Using globus-online for tranferring large (>100 GB) datasets over the network

Introduction

Globus Online is a web service to transfer data over the internet. It is particularly suited for large files in the GB to TB range. The largest dataset transferred with globus so far is a 2.9 PB file from Argonne National Lab link.

I just completed a workflow where I used globus to transfer a ~500 GB dataset from the DRACO HPC cluster at the MPCDF to a shared samba drive at MPI Evolutionary Biology. Here’s a short writeup of the steps involved:

Upload from MPCDF to DataHub

$> echo 'put -r SOURCEDIR/' | sftp -b - datahub.mpcdf.mpg.de:/data/grotec/TARGETDIR/.

This command recursively copies the source directory into the target directory on DataHub.

Globus Online has a web portal at https://www.globus.org/. MPG members can use their LDAP ActiveDirectory credentials to login. After the first login, the dashboard is empty since no endpoints are connected yet.

After connecting the DataHub endpoint (datahub.mpcdf.mpg.de), I can list the uploaded files in the file browser.

Transfer from DataHub to local storage

To get the data from DataHub into local storage, I set up a personal globus endpoint on wallace and initialize the transfer from DataHub to my personal endpoint through the globus online web interface.

Create and run a personal endpoint

Install the ‘globus-cli’ python library

I did this through conda:

$> conda create -n globus
$> conda activate globus
$> conda install -c conda-forge globus-cli

In between, I had to install tcllib from sources into the conda environment $CONDA_PREFIX. Depending on your system, this may not be neccessary.

$> wget https://core.tcl-lang.org/tcllib/uv/tcllib-1.19.tar.gz
$> tar xzvf tcllib-1.19.tar.gz
$> cd tcllib-1.19
$> ./configure --prefix=$CONDA_PREFIX
$> make
$> make install

Setup globus environment

First, login to the globus network

$> globus login

Then, create a new (personal) endpoint

$> globus endpoint create --personal <ENDPOINT NAME>.

Record the endpoint ID and key for later use.

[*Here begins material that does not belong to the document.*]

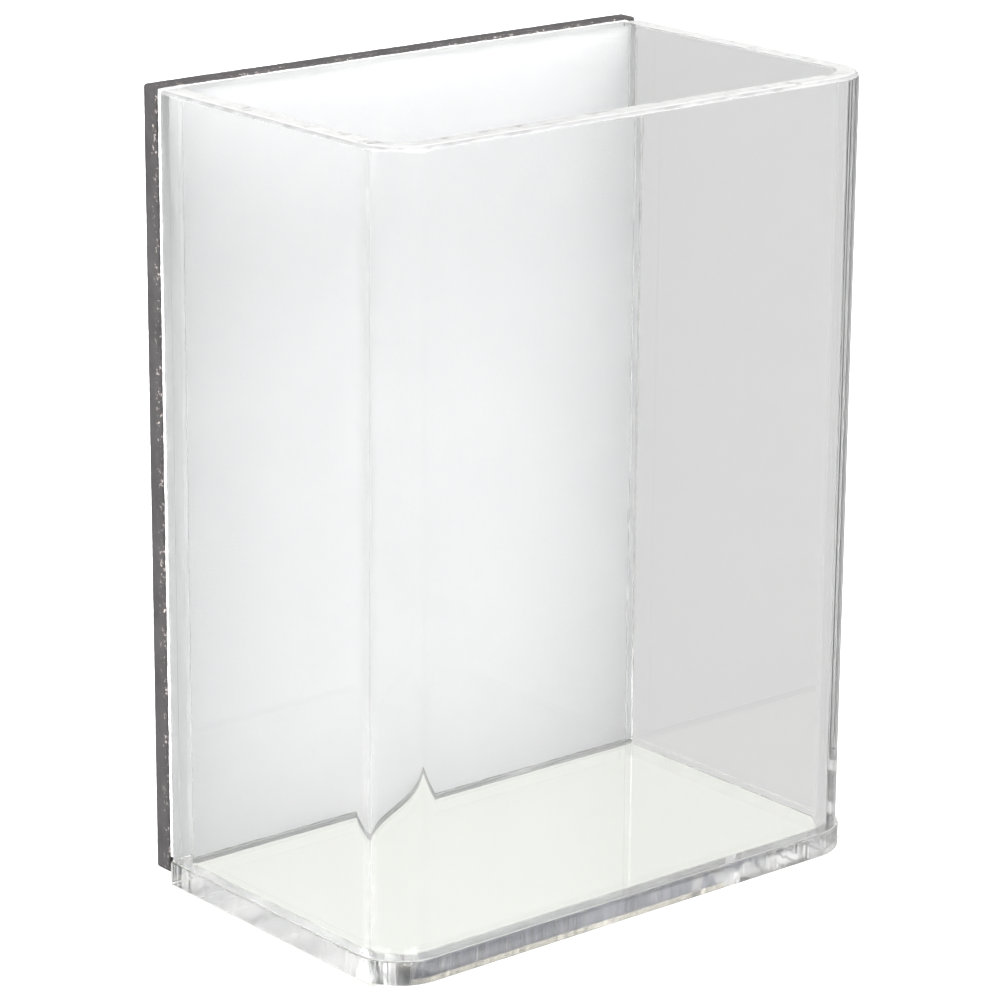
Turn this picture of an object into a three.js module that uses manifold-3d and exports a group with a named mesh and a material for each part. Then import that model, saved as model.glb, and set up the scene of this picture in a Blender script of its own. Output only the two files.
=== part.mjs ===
// Clear acrylic deck box with a magnetic back.
// A strip of acrylic is bent into a U for the left, front and right walls. It stands on a base
// plate, a back panel closes it between the ends of the side walls, and solvent cement holds the
// three together. White foam tape carries a flexible magnet sheet on the back. The top is open.
// Millimetres. +Z is up, -Y is the front, and the origin is under the middle of the whole box.

import * as THREE from "three";
import { mergeVertices } from "three/addons/utils/BufferGeometryUtils.js";
import Module from "manifold-3d";

// ---- driving dimensions ----
const boxHeight = 100; // underside of the base to the rim
const boxWidth = 75.5; // over the two side walls
const boxDepth = 43.75; // front face of the front wall to the rear ends of the side walls
const wallSheet = 3; // sheet that the U is bent from
const baseSheet = 3; // sheet of the base plate
const backSheet = 2.5; // sheet of the back panel
const bendRadius = 6.5; // outside radius of the two bends
const baseProud = 0.375; // how far the base stands out past the walls
const arris = 0.25; // broken edge along the cut edges of the walls and the base
const tapeThickness = 1; // white foam tape
const tapeInset = 0.25; // how far the tape stays inside the magnet's left and upper edges
const tapeShort = 1.625; // how far the tape stops short of the magnet's right edge
const tapeFoot = 0; // how far the tape stays above the top of the base plate
const tapeCorner = 0.25; // radius of the tape's four corners
const magnetThickness = 2.5; // flexible magnet sheet
const magnetCorner = 0.5; // radius of the magnet's four corners
const magnetLift = 1; // gap from the underside of the base to the magnet's lower edge
const magnetProud = 0.25; // how far the magnet stands above the rim
const magnetInset = 0.125; // how far the magnet's sides stay inside the side walls
const cementLeg = 0.5; // leg of the cement fillet in each inner corner
const cementLip = 0.1; // width that is left at the top of the floor fillet
const cementStop = 1; // how far below the rim the upright seams end
const bendSegments = 12; // facets in a quarter turn

// ---- places that follow from them ----
const totalDepth = baseProud + boxDepth + tapeThickness + magnetThickness;
const wallFront = -totalDepth / 2 + baseProud;
const wallBack = wallFront + boxDepth;
const cavityHalfWidth = boxWidth / 2 - wallSheet;
const cavityFront = wallFront + wallSheet;
const cavityBack = wallBack - backSheet;
const cavityRadius = bendRadius - wallSheet;

const clearAcrylic = { color: 0xeef4f2, roughness: 0.05, metalness: 0, transparent: true, opacity: 0.35 };
const whiteFoam = { color: 0xf2f2f0, roughness: 0.9, metalness: 0 };
const magnetRubber = { color: 0x646263, roughness: 0.8, metalness: 0 };
const curedCement = { color: 0xf1efe6, roughness: 0.2, metalness: 0, transparent: true, opacity: 0.6 };

function named(name, geometry, look) {
  const mesh = new THREE.Mesh(geometry, new THREE.MeshStandardMaterial(look));
  mesh.name = name;
  return mesh;
}

// A plan outline with square rear corners and rounded front corners, counter-clockwise.
function trayOutline(halfWidth, front, back, radius) {
  const outline = new THREE.Shape();
  outline.moveTo(-halfWidth, back);
  outline.lineTo(-halfWidth, front + radius);
  outline.absarc(-halfWidth + radius, front + radius, radius, Math.PI, 1.5 * Math.PI, false);
  outline.lineTo(halfWidth - radius, front);
  outline.absarc(halfWidth - radius, front + radius, radius, 1.5 * Math.PI, 2 * Math.PI, false);
  outline.lineTo(halfWidth, back);
  outline.closePath();
  return outline;
}

// A sheet cut to a plan outline, standing on z = 0, with its upper and lower arrises broken.
function cutSheet(outline, height) {
  const geometry = new THREE.ExtrudeGeometry(outline, {
    depth: height - 2 * arris,
    curveSegments: bendSegments,
    bevelEnabled: true,
    bevelThickness: arris,
    bevelSize: arris,
    bevelOffset: -arris,
    bevelSegments: 1,
  });
  return geometry.translate(0, 0, arris);
}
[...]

Find more detailed information at https://docs.globus.org/cli/.

Start the endpoint

To actually run the endpoint, another tool, globusconnect is needed. Instructions to install and run here: https://docs.globus.org/how-to/globus-connect-personal-linux/

After downloading and unpacking globusconnect, cd into the globusconnect directory and run

$> globusconnect -setup <ENDPOINT KEY>

Follow any instructions (to authorize the connection).

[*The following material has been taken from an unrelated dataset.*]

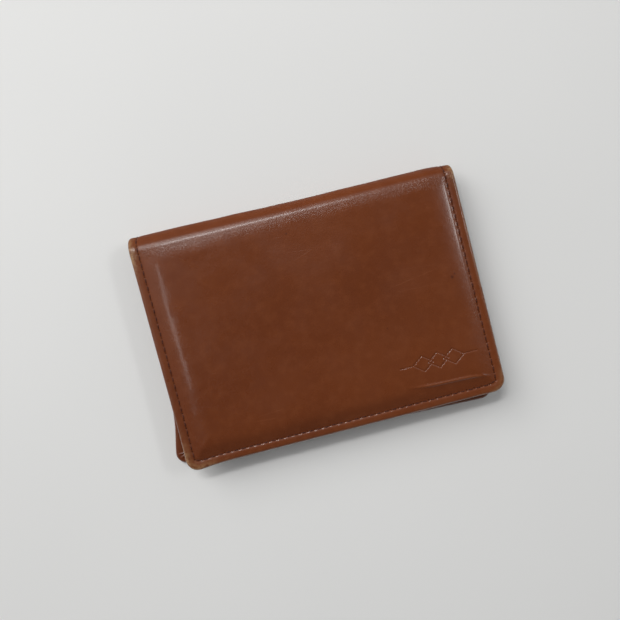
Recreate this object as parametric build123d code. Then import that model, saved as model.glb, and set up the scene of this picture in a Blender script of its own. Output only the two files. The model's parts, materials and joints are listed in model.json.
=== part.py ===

To start the endpoint (on wallace, you may want to run this in a screen session):

$> globusconnect -start &

Transfer files from DataHub to personal endpoint.

In the web interface, under “Collection”, select the source endpoint in one panel and the target (destination) endpoint in the right panel. Navigate to the directories containing the source files (directories) and the targets. Select the files/directories to transfer and click the “Start button”.

Monitor progress of transfer

Follow the “Activities” icon on the left toolbar to see a log and some statistics on the submitted/active/completed/failed transfers.